Side by Side: Building Community Capacity to Support Dairy Farmers During Periods of Crisis and Transition

Project Overview

CNE26-005
Project Type: Farming Community
Funds awarded in 2026: $170,099.27
Projected End Date: 07/31/2028
Grant Recipient: The Mary Imogene Bassett Hospital dba Bassett Medical Center
Region: Northeast
State: New York
Project Leader:
Dr. Conor Hammersley, PhD
The Mary Imogene Bassett Hospital dba Bassett Medical Center

Commodities

  • Animal Products: dairy

Practices

  • Education and Training: farmer to farmer, participatory research
  • Farm Business Management: community-supported agriculture
  • Sustainable Communities: quality of life, social psychological indicators

    Proposal abstract:

    Project Focus

    This project targets dairy farming communities across New York, where farmers face intense economic and structural pressures, particularly market consolidation, and seek trusted supports rooted in agricultural realities1, 2. In New York, farmers are identified as a high-risk population for mental health challenges3, 4; nationally, farmers have among the highest suicide rates of any occupation5.

    For context, New York's licensed dairy herds declined from 4,950 in 2014 to 2,880 in 2024 (a 32% decline), mirroring national trends6, 7. Farming is deeply tied to identity and purpose, when farming is no longer viable, many feel bereft, alone, and a profound sense of failure8, 9.

    To quote one farmer who lost his farm after 12 generations "…the sense of guilt and shame will never leave me… I couldn't keep things going… the day the cows were taken was the worst day of my life"10; illustrating how structural change is experienced as a profound personal/social rupture.

    In response, this project aims to strengthen the wellbeing and adaptive capacity of dairy communities by developing and piloting a farmer-led, trusted-actor program that supports peer-connection and collective response during periods of farm crisis and transition11, 12. Thus, supporting the health of people in the food and farm system.

    Solution and approach

    Building on evidence-based approaches11, 12, we propose a two-year, Community-Based-Participatory-Research (CBPR) project to develop and pilot a peer-to-peer training-program titled "Side by Side" (see Appendix A: Project Flowchart). This program will offer tailored community-support during periods of transition.

    Phase 1 (Year 1: formative CBPR): will convene a farmer-centered advisory committee and partner with farmer-representative groups to conduct focus groups that: (1) provide clarity on how structural change is experienced by farmers; (2) map existing supports and where they succeed or stall; and (3) co-design a regional attuned training package (content, recruitment criteria, delivery format, safeguards, and measures of success) that addresses needs and gaps in current supports.

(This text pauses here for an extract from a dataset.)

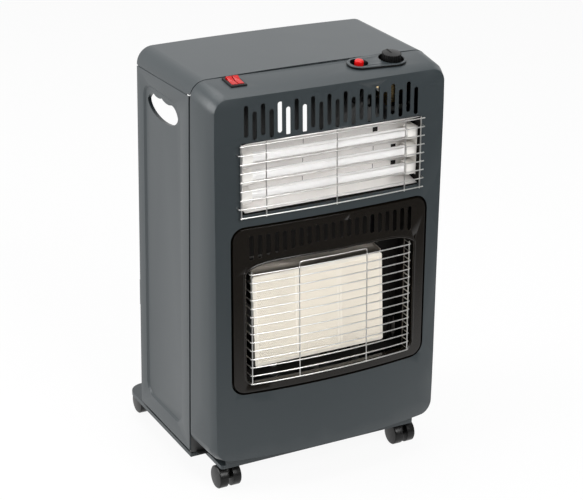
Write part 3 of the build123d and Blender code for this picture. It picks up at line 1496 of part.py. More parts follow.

This formative phase is essential, as interventions can fail when they conflict with local norms or require unavailable resources; building flexibility into the curriculum to permit adaptation is critical13.

    Phase 2 (Year 2: pilot + refinement): will train a cohort of local actors (farmers, farm extension agents, trusted locals) to facilitate the "Side by Side" program using diffusion logic: evidence shows that recruiting local "influence agents" and supporting them to diffuse behaviors through modeling can increase community engagement14,15. Training will incorporate agriculture-specific, relatable scenarios; an element shown to be associated with sustained improvements in capacity-building for agricultural mental health programs15,16. Consistent with evidence from existing programs, we will also include structured skill-building around opening conversations, confidentiality/trust building, and signposting, supported by refreshers17,18. By supporting farmers through crisis points, the program promotes agricultural workforce continuity.

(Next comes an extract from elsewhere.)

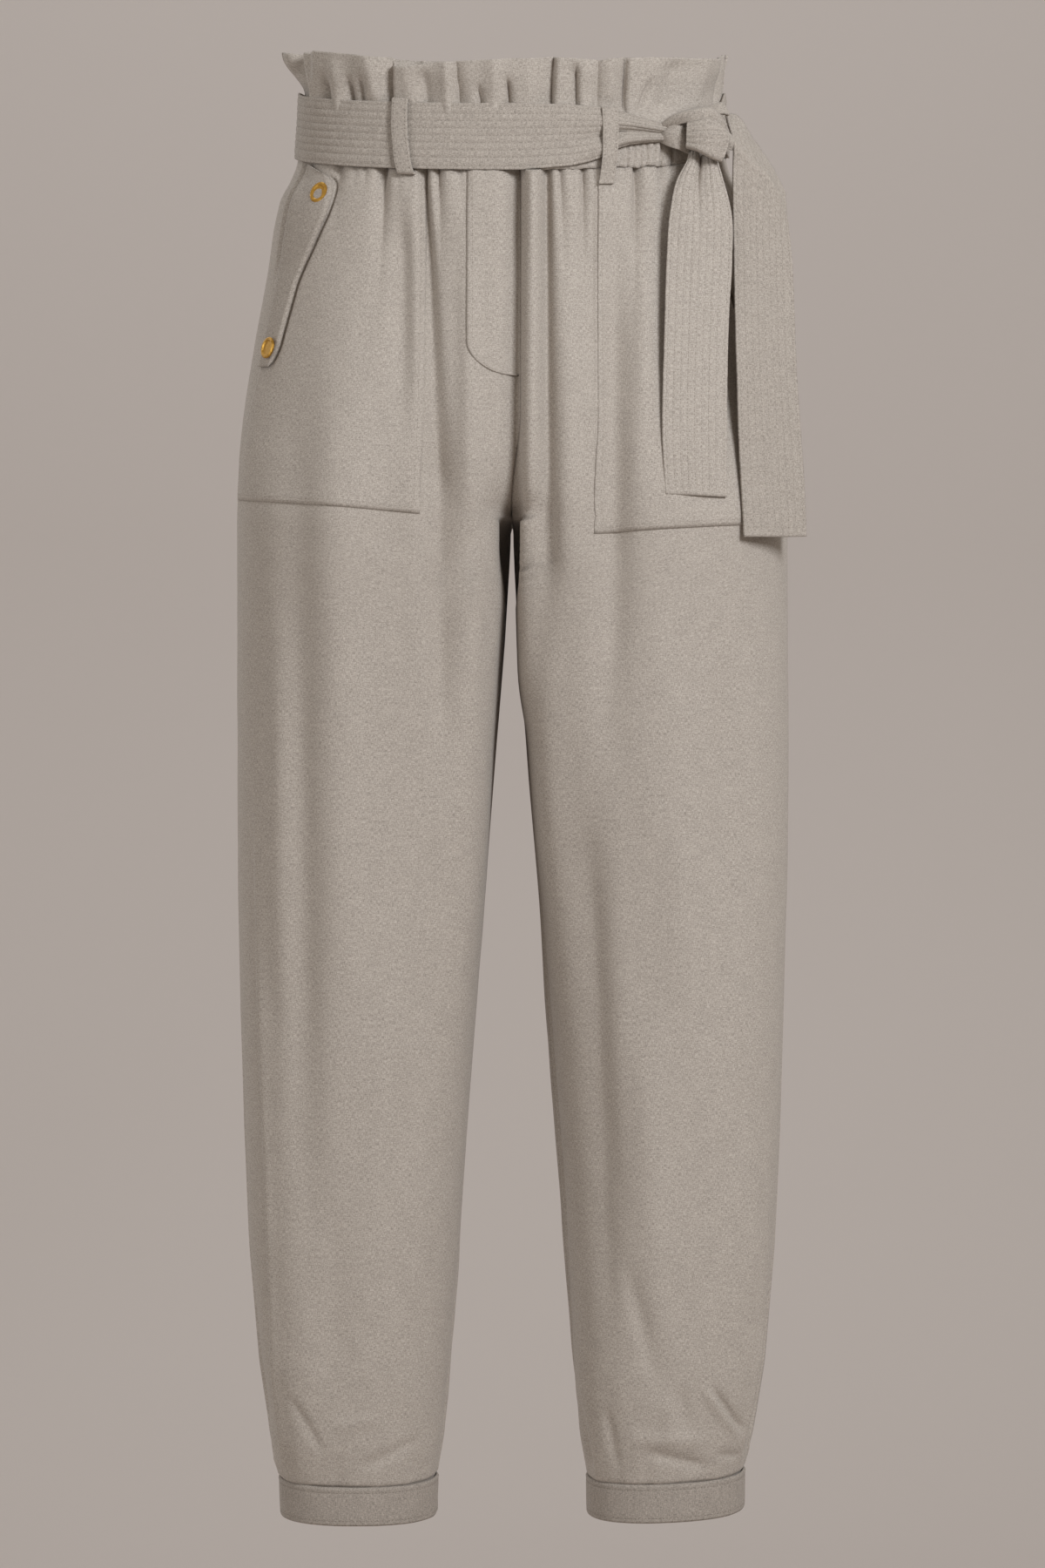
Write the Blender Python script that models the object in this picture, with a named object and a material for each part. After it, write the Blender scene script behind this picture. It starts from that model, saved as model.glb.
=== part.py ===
"""Paperbag waist trousers: a tapered pair with a gathered ruffle, a tied belt and turned cuffs.

Front is -Y, up is +Z, metres. The origin is the middle of the waist, level with the middle of
the belt at the side seams. side = -1 is the wearer's right, side = +1 the wearer's left.
"""

import math

import bpy
from mathutils import Vector

for old in list(bpy.data.objects):
    bpy.data.objects.remove(old)

# ---- driving sizes -------------------------------------------------------------------------
CLOTH = 0.0012          # leg panels
BAND = 0.0016           # casing and ruffle, cloth doubled
PATCH = 0.0010          # pockets, facings and placket
BELT = 0.0020           # tie belt, stitched in rows
LOOP = 0.0012
CUFF = 0.0024           # turned cuff, cloth folded twice
SEAM = 0.0003           # between two pieces sewn to one another
GAP = 0.0004            # between a piece and the one it lies on
BELT_TOP = 0.0242
BELT_LOW = -0.0194
CASING_LOW = -0.0220
RUFFLE_TOP = 0.0535
LEG_END = -0.9170
CUFF_LOW = -0.9425
FRONT_TILT = 0.24       # the front of the waist is lower than its sides
BACK_TILT = 0.10        # the back is a little higher
FLY_SHIFT = 0.006       # the placket leans to the wearer's left
SQUARE = 2.25           # a plain ellipse is 2
# the front lies flatter towards the centre: z and its exponent there
FLAT_FRONT = [(-0.15, 2.25), (-0.20, 3.2), (-0.27, 4.2), (-0.34, 3.6), (-0.50, 2.8), (-0.75, 2.25)]
SNAP_R = 0.0073
SNAP_H = 0.0022

# z, outer edge, inner edge, depth in front, depth behind: one leg's ring; above the crotch the
# two legs' rings cross and the pair is joined at x = 0
SECTIONS = [
    (0.0600, 0.1425, -0.1425, 0.0960, 0.0960),
    (0.0226, 0.1425, -0.1425, 0.0960, 0.0960),
    (-0.0246, 0.1455, -0.1455, 0.0985, 0.0985),
    (-0.0450, 0.1545, -0.1545, 0.1015, 0.1035),
    (-0.0700, 0.1605, -0.1605, 0.1045, 0.1100),
    (-0.1000, 0.1665, -0.1650, 0.1085, 0.1180),
    (-0.1400, 0.1738, -0.1500, 0.1120, 0.1270),
    (-0.1700, 0.1780, -0.1250, 0.1145, 0.1310),
    (-0.2000, 0.1815, -0.0920, 0.1155, 0.1330),
    (-0.2250, 0.1840, -0.0580, 0.1160, 0.1310),
    (-0.2480, 0.1852, -0.0260, 0.1160, 0.1280),
    (-0.2685, 0.1860, 0.0006, 0.1160, 0.1240),
    (-0.3000, 0.1862, 0.0022, 0.1130, 0.1180),
    (-0.3500, 0.1862, 0.0053, 0.1050, 0.1080),
    (-0.4400, 0.1870, 0.0125, 0.0940, 0.0960),
    (-0.5200, 0.1868, 0.0188, 0.0860, 0.0880),
    (-0.6000, 0.1852, 0.0248, 0.0790, 0.0800),
    (-0.6800, 0.1830, 0.0308, 0.0750, 0.0755),
    (-0.7600, 0.1795, 0.0365, 0.0710, 0.0725),
    (-0.8400, 0.1728, 0.0432, 0.0640, 0.0655),
    (-0.8900, 0.1650, 0.0478, 0.0560, 0.0580),
    (-0.9170, 0.1572, 0.0525, 0.0490, 0.0500),
    (-0.9425, 0.1562, 0.0535, 0.0480, 0.0490),
]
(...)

    Project objectives from proposal:

    The project's focus is to strengthen community-level capacity to support farmers during periods of crisis and transition by adapting and piloting a farmer-led, trusted-actor dialogue program in New York. The project will focus on dairy farmers and farm-families in counties selected because they have experienced severe farm attrition (46%-66% loss between 2012 and 2022 53; see Table 1B, Appendix B) and represent communities where farm loss and transition pressures are actively unfolding.

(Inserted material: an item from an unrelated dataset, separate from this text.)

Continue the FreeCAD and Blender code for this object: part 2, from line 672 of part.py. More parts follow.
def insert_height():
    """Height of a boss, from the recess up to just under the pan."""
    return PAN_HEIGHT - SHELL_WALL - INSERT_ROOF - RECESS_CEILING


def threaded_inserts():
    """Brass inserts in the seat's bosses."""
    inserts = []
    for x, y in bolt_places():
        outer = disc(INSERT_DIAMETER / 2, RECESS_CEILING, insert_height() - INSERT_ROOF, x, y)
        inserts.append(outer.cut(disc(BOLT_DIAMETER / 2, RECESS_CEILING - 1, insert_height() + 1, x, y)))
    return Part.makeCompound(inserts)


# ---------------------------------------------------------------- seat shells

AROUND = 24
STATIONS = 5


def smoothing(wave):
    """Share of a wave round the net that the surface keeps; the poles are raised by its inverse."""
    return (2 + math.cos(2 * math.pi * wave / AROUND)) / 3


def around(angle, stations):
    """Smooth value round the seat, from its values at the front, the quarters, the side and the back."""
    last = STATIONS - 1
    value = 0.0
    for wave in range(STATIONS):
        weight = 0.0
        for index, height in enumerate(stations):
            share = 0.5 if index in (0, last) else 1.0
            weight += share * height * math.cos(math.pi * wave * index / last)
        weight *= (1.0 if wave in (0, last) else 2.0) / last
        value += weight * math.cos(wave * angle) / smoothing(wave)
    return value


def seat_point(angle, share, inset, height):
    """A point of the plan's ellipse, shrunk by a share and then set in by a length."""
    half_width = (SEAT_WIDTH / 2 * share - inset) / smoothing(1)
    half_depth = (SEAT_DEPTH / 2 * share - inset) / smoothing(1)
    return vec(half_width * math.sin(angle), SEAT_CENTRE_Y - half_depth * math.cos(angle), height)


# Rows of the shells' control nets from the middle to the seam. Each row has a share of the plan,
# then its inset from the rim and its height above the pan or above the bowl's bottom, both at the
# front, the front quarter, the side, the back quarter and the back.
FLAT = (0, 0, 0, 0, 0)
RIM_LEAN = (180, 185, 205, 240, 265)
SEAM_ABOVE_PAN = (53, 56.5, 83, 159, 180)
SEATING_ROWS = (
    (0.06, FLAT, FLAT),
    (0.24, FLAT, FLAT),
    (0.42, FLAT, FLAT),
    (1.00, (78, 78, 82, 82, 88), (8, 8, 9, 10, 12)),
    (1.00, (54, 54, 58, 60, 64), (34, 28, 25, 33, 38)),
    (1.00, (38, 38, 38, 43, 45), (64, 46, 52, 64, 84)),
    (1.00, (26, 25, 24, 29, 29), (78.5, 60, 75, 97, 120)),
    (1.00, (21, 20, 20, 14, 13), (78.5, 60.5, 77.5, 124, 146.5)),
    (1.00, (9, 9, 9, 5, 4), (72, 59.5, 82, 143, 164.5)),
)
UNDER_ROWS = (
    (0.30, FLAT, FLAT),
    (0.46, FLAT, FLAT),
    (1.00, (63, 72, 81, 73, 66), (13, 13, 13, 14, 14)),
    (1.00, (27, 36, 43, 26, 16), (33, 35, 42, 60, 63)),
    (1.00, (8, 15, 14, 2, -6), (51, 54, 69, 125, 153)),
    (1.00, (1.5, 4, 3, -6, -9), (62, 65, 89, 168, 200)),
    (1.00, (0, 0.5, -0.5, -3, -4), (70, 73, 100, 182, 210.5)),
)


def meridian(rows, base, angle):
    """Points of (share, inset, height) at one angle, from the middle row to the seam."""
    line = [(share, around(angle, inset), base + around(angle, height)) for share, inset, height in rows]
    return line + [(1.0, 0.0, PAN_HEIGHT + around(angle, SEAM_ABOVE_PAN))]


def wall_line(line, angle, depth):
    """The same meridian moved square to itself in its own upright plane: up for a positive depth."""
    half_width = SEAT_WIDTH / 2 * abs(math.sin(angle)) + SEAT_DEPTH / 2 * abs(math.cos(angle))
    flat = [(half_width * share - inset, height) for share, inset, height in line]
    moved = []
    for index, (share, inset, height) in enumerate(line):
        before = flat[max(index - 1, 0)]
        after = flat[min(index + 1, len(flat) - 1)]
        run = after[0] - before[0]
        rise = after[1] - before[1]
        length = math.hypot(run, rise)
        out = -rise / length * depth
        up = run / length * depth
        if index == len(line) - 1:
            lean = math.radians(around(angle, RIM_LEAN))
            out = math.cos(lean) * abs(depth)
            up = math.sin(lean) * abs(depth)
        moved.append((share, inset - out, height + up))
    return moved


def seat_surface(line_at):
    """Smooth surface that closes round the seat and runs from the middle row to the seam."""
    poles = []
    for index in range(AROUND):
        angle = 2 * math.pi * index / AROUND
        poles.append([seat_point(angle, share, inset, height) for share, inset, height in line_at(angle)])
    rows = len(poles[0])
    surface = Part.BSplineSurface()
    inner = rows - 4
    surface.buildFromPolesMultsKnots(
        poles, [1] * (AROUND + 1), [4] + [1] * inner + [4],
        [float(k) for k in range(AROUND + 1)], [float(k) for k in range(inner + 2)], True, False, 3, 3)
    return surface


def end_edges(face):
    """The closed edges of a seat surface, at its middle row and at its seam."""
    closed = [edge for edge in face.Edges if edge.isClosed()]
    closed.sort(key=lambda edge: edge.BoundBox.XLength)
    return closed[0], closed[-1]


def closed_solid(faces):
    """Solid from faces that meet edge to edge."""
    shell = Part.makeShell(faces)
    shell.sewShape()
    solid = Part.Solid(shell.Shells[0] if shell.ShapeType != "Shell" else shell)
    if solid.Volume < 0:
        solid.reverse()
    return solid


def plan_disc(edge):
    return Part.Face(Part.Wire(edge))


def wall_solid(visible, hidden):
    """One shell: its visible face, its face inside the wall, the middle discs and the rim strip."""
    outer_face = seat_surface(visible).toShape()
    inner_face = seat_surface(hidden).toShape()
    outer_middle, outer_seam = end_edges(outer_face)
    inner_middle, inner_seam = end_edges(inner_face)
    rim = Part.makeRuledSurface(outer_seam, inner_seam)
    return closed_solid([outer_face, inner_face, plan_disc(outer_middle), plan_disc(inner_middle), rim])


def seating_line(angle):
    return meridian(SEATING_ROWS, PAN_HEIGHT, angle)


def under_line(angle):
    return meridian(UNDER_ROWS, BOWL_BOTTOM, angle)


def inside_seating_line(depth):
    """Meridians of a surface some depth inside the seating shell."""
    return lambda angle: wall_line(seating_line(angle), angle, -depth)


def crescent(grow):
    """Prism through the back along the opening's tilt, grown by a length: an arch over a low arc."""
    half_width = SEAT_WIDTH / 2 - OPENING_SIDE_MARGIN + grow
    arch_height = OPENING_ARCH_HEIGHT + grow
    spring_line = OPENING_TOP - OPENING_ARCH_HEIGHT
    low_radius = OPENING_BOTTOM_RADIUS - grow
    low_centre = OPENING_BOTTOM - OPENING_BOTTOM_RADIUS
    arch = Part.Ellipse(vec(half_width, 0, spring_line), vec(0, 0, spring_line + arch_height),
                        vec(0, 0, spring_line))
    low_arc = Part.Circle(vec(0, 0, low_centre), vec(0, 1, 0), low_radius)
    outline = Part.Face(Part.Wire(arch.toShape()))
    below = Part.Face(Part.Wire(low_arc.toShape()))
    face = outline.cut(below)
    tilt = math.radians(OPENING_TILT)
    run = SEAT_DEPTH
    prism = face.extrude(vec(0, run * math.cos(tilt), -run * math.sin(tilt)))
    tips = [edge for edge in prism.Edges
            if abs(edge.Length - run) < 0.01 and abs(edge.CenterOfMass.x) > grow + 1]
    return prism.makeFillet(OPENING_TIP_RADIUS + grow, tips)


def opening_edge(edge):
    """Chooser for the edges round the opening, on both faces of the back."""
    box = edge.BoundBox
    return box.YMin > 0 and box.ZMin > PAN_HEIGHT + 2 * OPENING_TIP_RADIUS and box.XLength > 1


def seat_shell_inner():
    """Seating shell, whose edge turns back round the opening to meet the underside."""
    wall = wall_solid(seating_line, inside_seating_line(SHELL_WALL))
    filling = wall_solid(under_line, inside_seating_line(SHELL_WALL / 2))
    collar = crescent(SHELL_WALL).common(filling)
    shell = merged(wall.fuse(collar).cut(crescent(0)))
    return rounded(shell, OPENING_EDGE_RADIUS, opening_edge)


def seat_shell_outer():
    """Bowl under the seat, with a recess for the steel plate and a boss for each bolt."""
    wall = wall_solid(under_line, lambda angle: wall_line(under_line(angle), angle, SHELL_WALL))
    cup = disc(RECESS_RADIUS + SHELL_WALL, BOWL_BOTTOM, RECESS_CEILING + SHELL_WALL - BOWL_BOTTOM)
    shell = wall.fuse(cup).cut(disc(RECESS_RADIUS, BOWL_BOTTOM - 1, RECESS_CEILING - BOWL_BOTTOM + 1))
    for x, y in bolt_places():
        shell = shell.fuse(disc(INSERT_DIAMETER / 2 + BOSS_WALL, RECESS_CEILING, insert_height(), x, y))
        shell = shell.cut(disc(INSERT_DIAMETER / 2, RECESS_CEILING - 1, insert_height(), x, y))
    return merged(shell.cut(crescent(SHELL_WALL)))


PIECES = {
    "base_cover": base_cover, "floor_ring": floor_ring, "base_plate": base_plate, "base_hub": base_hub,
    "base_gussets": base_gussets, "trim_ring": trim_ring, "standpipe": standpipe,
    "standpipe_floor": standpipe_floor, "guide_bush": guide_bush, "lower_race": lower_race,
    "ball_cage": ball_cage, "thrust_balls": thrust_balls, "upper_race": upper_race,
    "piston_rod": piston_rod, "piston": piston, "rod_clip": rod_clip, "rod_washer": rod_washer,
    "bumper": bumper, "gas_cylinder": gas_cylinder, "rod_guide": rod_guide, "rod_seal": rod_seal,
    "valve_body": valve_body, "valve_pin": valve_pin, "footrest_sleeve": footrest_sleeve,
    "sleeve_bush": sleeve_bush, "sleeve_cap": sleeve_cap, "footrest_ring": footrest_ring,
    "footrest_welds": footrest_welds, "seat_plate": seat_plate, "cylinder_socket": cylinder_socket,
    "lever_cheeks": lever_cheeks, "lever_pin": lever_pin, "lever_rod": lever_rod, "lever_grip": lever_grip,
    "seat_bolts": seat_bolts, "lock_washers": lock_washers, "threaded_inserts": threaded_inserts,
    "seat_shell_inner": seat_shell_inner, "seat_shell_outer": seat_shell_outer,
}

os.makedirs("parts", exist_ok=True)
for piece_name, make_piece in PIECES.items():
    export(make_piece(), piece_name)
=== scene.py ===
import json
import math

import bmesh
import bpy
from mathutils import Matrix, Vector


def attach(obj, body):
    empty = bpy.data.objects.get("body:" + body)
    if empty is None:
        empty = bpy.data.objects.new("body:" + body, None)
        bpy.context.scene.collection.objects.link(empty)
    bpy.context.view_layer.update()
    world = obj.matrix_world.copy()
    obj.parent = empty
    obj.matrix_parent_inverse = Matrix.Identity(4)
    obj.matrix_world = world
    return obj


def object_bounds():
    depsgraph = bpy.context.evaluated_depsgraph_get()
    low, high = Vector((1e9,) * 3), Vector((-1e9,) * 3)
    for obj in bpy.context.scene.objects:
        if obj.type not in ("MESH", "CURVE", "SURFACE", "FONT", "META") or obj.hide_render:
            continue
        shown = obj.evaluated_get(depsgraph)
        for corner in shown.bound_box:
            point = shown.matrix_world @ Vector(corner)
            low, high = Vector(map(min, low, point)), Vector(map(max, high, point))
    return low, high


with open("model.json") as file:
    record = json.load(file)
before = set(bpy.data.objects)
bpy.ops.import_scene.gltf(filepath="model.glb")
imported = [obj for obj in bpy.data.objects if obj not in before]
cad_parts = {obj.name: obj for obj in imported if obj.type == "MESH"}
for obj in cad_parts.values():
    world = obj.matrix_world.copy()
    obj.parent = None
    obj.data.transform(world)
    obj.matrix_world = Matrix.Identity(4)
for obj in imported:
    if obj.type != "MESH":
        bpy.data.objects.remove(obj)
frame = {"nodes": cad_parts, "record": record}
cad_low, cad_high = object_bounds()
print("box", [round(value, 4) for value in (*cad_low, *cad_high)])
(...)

    Using a CBPR design 54, 55, the project will first work with farmers (n=36) and key informants (n=24) to understand how consolidation, farm loss, and transition are experienced at the community level; identify trusted local actors and support pathways; and adapt an evidence-informed dialogue framework 11, 12 to local and regional occupational realities. In Year 2, the adapted program will be piloted with a cohort (n=6) of farmers, extension agents, and local actors and refined based on farmer feedback.

    The expected benefit is a tested, adoptable model that increases dialogue, strengthens social connection, and improves community response to crisis -- yielding practical approaches that can be shared with farming communities across the Northeast facing similar consolidation pressures.

    Any opinions, findings, conclusions, or recommendations expressed in this publication are those of the author(s) and should not be construed to represent any official USDA or U.S. Government determination or policy.